Chris faced multiple financial challenges throughout the movie. For example, Chris was having trouble affording his monthly rent and eventually the landlord had evicted him and his son. The mother of his son couldn’t cope with the financial stress and was tired of barely making ends meet, so she decided to take off leaving Chris with the responsibility of being a single parent. Living expenses and trying to provide as a single parent are both financial challenges Chris faced. Chris is a salesman that tries selling the device he has invested in called “Bone Density scanner.” Although, he does not have much luck considering this device has a hard time selling. With his sales not being successful, he has a hard time making much money. This is a step Chris took to try and overcome his financial stress. When Chris did his internship for a stockbroker position at Dean Witte, he was different than the rest of the employees because there were only a selected few that would get the job at the end of the 6 months and it was a priority to him, which made him more motivated than others. Chris tries to sign more members than anyone else and while others go for their lunch break, he continues to take more calls to ensure he is the first one hired at the end of the internship. He also differed from the other employees because of the color of his skin and the way he presented himself.

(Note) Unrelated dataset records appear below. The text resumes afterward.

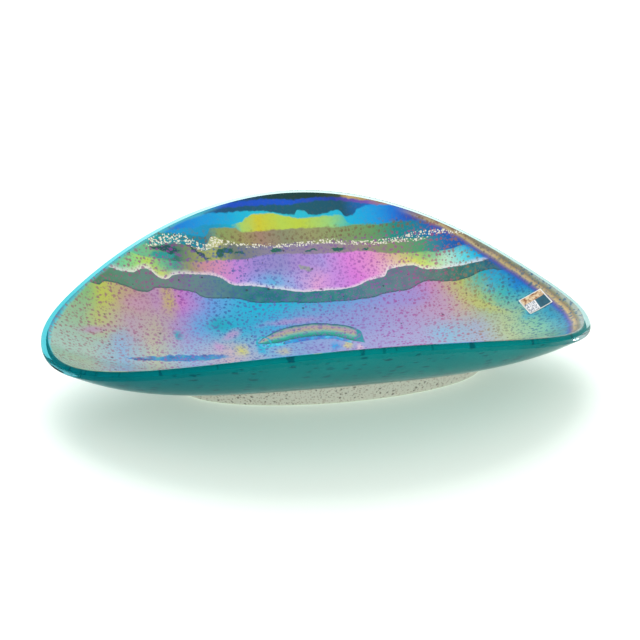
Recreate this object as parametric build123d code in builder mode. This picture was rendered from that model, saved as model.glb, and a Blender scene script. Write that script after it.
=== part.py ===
"""Free-form art glass bowl: cased coloured glass, lustre lining, flecked foot pad and a small label.

Frame: origin on the table under the centre of the rim, +X towards the narrower low end,
+Y towards the higher back wall, +Z up. All sizes are millimetres.
"""

from build123d import *
import os
from math import cos, pi, sin, sqrt

os.makedirs("parts", exist_ok=True)

# Rim, seen from above: an ellipse.
rim_half_length = 188.5
rim_half_width = 127

# Underside of the bowl: a trough along X whose two ends turn up late.
foot_lift = 8  # lowest point of the bowl above the table
lowest_line = -4  # Y of the trough's lowest line
end_lift = 30.5  # rise of the low ends, reached end_reach from the middle
end_reach = 190
end_power = 4
end_lean = -0.07  # the left end is a little higher than the right one
wall_lift = 67  # rise of the front and back walls, reached wall_reach from the lowest line
wall_reach = 120
wall_lean = 0.10  # the back wall is a little higher than the front one
corner_lift = 23  # extra rise on the diagonals

# Wall, measured square to the surface, from the outside inwards.
casing_thickness = 3.0
teal_thickness = 3.2
lustre_thickness = 0.5
wall_thickness = casing_thickness + teal_thickness
lined_thickness = wall_thickness + lustre_thickness
clear_lip = 3.2  # width of clear glass between the rim and the coloured layer
lustre_margin = 2.6  # bare glass between the rim and the lustre lining
lip_rounding = 2.4  # fire-polished rounding of both rim edges

# Oval foot pad under the bowl.
pad_centre = (9.5, 2)
pad_half_length = 104
pad_half_width = 40.5
pad_height = 30  # before the bowl's underside is cut out of it
pad_spread = 7  # how far the side leans out over that height
pad_edge = 1.5

# Paper label with a foil face, stuck inside near the right end.
label_centre = (164, 27)
label_length = 18.5
label_width = 17
label_turn = 7  # degrees about the wall's normal
label_corner = 0.8
label_reach = 4
foil_margin = 0.9
label_paper_thickness = 0.4
label_foil_thickness = 0.3

# Working extents of the surfaces and of the trimming block.
surface_half_length = 212
surface_half_width = 148
surface_columns = 33
surface_rows = 25
surface_tolerance = 0.01
trim_bottom = -4
trim_top = 110
rim_points = 48
slope_step = 0.5
lift = 200


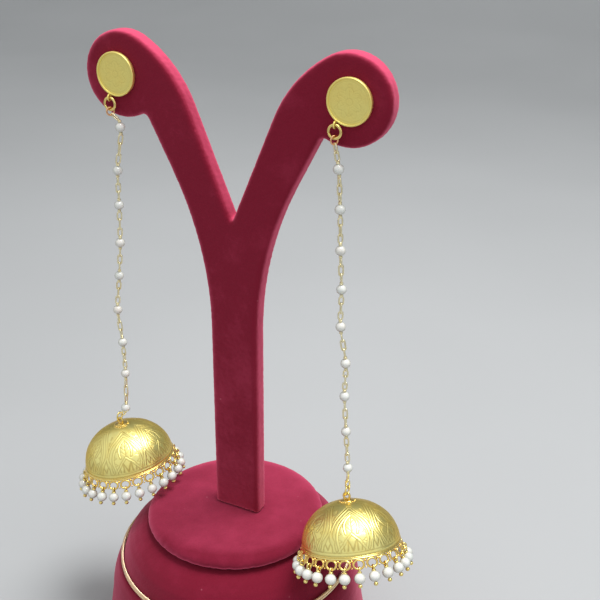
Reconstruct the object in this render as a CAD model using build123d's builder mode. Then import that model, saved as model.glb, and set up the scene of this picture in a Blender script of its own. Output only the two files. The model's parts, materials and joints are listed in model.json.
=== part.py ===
from build123d import *
import math
import os
from collections import namedtuple

# Pair of jhumka earrings pinned to a Y-shaped velvet display stand.
# Millimetres. Origin at the centre of the stand's foot, +Z up, +X along the
# board to the right of someone who faces the studs, -Y towards them.

# ---- Stand: weighted base, padded top, Y board --------------------------
foot_radius = 45.0
foot_edge = 1.5
waist = (41.5, 22.7)
lip_bulge = (40.5, 29.3)
lip = (38.1, 34.2)
lip_top = (37.25, 34.35)
shoulder_radius = 37.2
shoulder_height = 35.5
shoulder_bulge = (33.2, 43.3)
crease_radius = 27.2
base_height = 47.2

pad_foot_radius = 26.8
pad_bottom = 47.4
pad_side = (28.6, 49.5)
pad_shoulder = (27.3, 51.3)
pad_brow = (26.0, 51.85)
pad_flat_radius = 24.2
pad_top = 52.0

cord_diameter = 0.9
cord_heights = (36.0, 35.0)
cord_clearance = 0.12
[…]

This specific job required a professional look and Chris has had rough days where he has showed up looking far from it and also considering he is the only African American person throughout the employees applying for the job, I do believe he faced inequality and doubt that he wasn’t capable of having the opportunity to work at Dean Witte based on his personal appearance and race. The overall lesson I took from this film is to appreciate what you have, because there is people out there with a lot less, struggling to make ends meet. It also made me appreciate the concept of money, and how it revolves around everything. Without money, it is hard to be successful.